§ **Given instruction**: Check each line of the entries below for the string "follow"; copy every line where it appears.

Object modeling scripts:
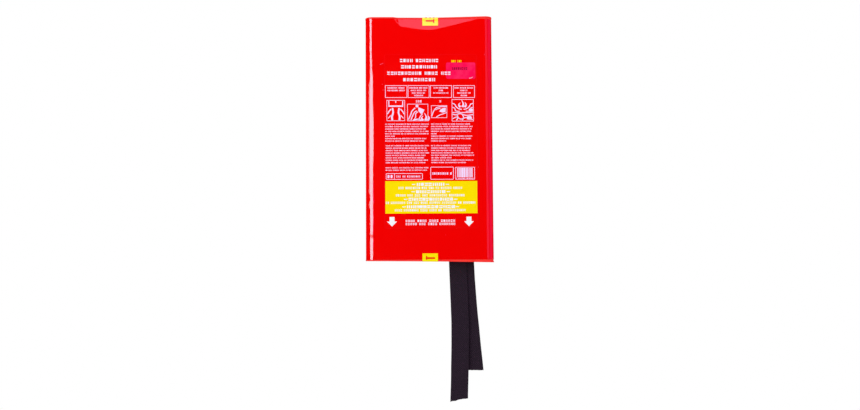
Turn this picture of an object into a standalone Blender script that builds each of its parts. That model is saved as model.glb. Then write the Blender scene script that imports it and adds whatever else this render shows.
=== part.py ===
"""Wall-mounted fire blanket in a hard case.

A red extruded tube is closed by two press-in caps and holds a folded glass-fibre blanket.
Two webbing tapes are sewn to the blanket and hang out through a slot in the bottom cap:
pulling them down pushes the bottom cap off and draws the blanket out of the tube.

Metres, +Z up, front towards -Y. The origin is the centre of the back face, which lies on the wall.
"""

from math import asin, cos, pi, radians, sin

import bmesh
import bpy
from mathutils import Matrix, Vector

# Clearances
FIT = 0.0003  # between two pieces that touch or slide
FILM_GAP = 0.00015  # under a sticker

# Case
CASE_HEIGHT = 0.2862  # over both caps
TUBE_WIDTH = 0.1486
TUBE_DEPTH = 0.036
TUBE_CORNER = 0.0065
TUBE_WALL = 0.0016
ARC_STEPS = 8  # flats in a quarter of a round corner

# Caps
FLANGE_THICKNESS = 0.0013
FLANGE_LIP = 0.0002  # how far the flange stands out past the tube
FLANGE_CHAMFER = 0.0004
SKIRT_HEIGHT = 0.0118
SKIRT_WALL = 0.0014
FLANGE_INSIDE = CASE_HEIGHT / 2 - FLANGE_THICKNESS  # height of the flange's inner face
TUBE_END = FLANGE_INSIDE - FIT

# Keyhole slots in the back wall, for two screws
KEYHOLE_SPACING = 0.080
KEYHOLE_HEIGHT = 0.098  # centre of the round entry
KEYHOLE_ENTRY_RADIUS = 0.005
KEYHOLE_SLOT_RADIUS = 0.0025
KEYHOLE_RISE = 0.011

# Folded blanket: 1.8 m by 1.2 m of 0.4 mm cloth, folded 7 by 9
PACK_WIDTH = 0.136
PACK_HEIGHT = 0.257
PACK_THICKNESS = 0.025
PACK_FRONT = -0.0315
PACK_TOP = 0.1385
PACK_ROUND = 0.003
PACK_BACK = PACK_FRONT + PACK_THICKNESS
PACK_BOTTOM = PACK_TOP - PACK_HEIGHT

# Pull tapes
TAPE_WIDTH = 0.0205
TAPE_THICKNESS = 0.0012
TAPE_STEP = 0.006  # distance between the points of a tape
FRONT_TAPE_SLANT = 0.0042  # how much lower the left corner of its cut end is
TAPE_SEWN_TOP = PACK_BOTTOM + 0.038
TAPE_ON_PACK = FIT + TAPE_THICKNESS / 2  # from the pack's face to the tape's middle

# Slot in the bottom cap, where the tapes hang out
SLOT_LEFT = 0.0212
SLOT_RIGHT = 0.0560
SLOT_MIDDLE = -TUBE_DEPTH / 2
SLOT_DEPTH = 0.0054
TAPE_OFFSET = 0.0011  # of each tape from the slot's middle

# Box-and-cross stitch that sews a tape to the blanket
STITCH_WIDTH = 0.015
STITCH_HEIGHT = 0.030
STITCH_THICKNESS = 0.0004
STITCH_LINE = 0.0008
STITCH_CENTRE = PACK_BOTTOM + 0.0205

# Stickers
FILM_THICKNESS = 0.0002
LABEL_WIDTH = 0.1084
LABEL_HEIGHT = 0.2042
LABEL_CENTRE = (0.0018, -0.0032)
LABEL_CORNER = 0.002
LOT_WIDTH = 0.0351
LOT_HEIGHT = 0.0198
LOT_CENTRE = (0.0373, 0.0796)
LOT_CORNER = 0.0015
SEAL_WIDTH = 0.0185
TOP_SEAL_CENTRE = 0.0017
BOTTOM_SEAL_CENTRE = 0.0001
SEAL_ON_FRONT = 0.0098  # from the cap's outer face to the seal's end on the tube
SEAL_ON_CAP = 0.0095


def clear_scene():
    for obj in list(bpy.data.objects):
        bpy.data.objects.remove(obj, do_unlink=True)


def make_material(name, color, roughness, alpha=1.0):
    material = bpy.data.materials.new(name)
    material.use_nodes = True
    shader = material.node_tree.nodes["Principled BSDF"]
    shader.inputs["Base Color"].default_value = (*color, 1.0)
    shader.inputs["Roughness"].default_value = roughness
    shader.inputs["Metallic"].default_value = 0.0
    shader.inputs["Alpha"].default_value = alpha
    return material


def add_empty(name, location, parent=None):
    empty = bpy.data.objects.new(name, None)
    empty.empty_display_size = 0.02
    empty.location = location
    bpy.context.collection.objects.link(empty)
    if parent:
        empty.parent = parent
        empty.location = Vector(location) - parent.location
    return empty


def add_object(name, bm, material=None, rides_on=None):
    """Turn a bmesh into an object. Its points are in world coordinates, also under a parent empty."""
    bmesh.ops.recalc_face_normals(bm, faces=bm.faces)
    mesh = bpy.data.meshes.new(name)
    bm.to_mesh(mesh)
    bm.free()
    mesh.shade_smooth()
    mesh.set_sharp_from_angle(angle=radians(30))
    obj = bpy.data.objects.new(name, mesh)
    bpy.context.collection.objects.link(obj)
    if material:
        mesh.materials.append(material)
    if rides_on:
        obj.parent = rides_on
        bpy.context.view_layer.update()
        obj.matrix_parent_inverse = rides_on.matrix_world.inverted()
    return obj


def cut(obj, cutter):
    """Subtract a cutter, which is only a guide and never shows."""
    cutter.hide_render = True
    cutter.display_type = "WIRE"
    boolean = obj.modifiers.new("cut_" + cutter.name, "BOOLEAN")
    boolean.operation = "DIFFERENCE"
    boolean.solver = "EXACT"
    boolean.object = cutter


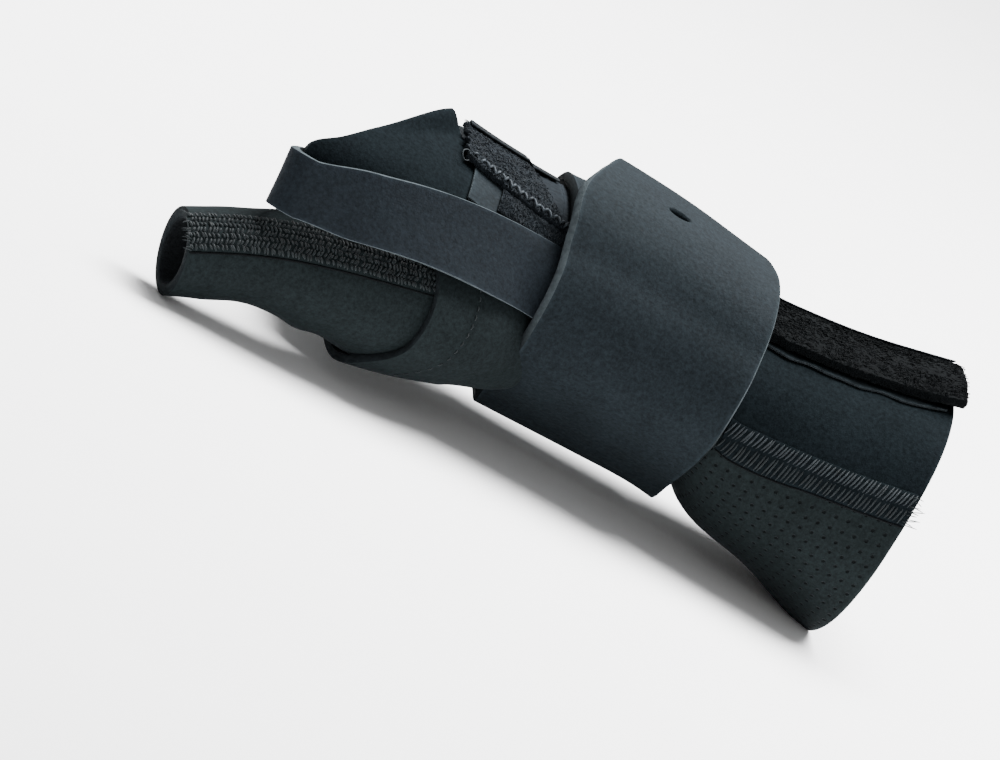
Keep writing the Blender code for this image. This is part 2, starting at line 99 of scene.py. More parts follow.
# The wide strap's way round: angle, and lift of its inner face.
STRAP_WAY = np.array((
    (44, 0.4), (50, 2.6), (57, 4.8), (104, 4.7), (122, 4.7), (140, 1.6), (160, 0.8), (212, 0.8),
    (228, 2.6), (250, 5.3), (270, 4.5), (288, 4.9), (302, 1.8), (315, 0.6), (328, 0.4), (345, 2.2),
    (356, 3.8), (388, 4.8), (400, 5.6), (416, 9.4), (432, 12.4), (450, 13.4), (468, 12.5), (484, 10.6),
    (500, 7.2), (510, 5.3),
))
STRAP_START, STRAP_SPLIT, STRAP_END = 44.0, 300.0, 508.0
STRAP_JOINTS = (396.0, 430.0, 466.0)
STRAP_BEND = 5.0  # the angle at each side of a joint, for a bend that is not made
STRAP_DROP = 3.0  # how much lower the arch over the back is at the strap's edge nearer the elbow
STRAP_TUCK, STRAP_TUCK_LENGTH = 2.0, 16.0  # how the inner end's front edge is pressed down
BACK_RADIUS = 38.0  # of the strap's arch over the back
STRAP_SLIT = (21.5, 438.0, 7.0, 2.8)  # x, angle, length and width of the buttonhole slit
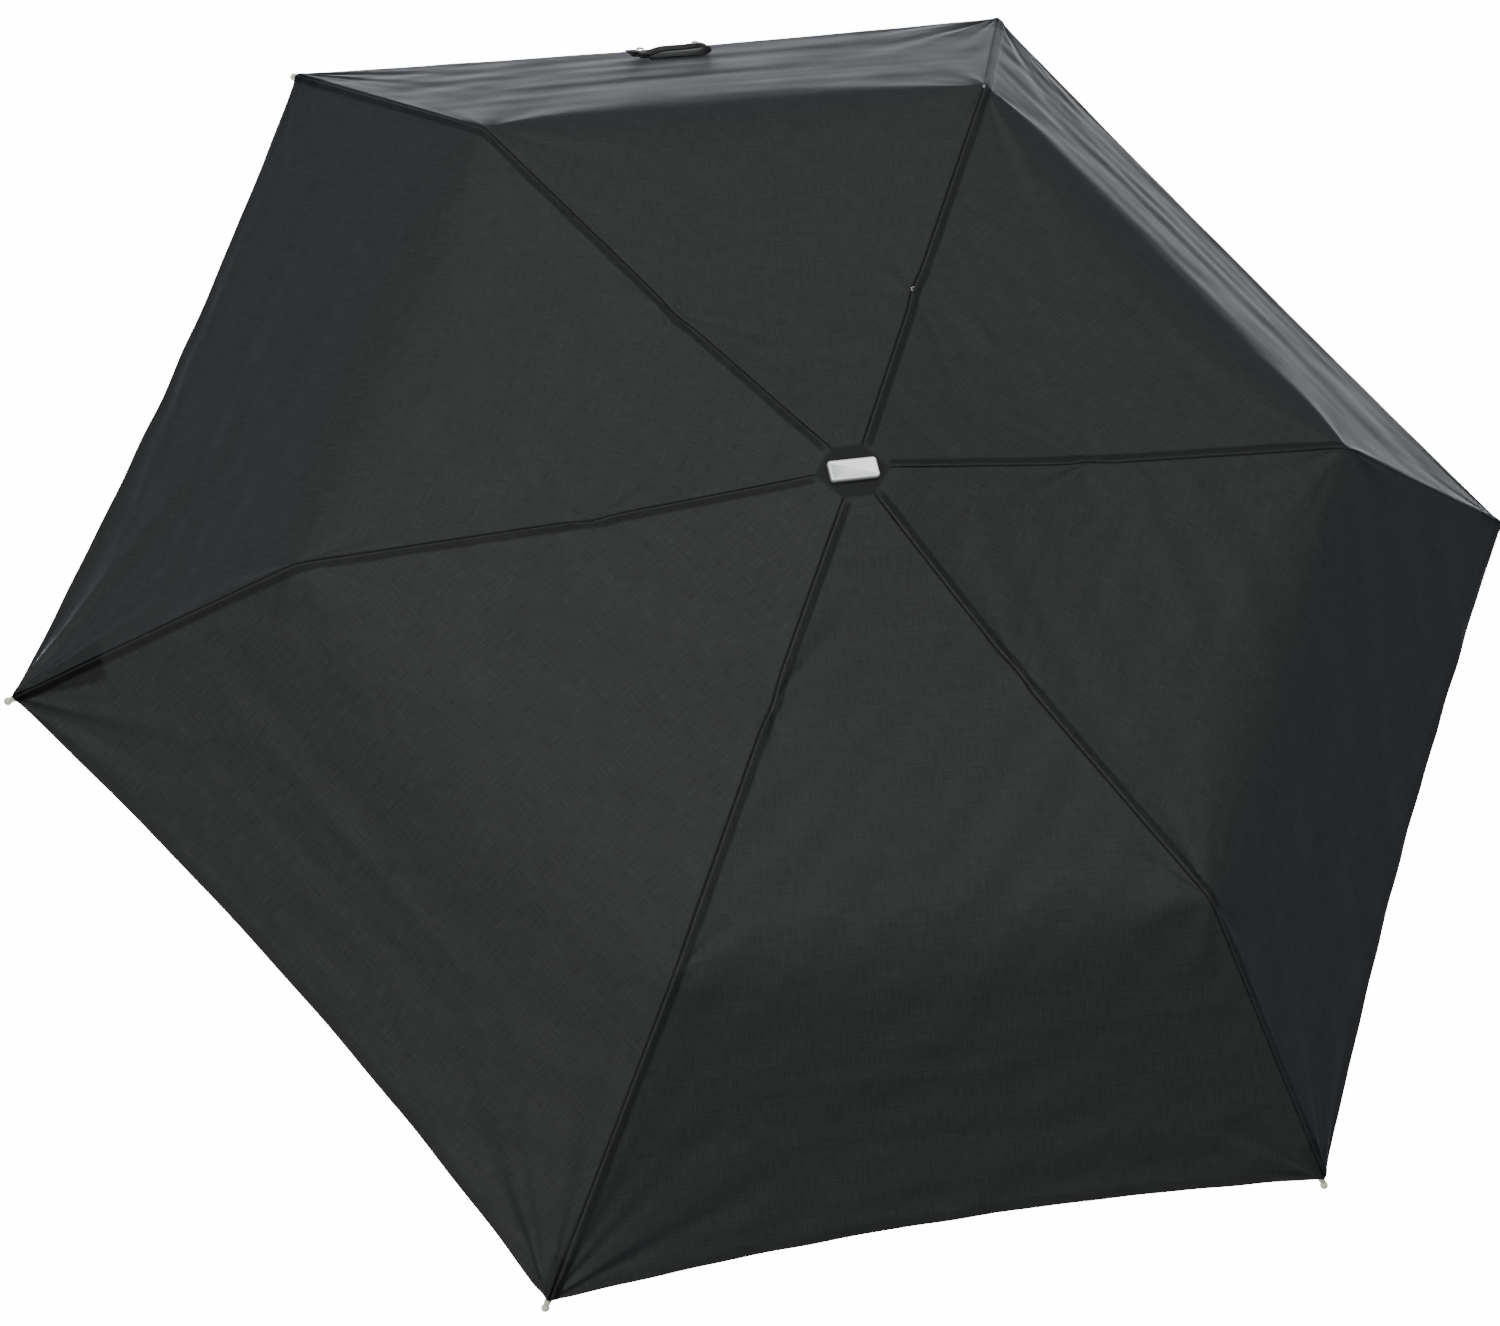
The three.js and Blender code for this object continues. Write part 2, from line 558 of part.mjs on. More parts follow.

§ **Answer in full**:
Keep writing the Blender code for this image. This is part 2, starting at line 99 of scene.py. More parts follow.
The three.js and Blender code for this object continues. Write part 2, from line 558 of part.mjs on. More parts follow.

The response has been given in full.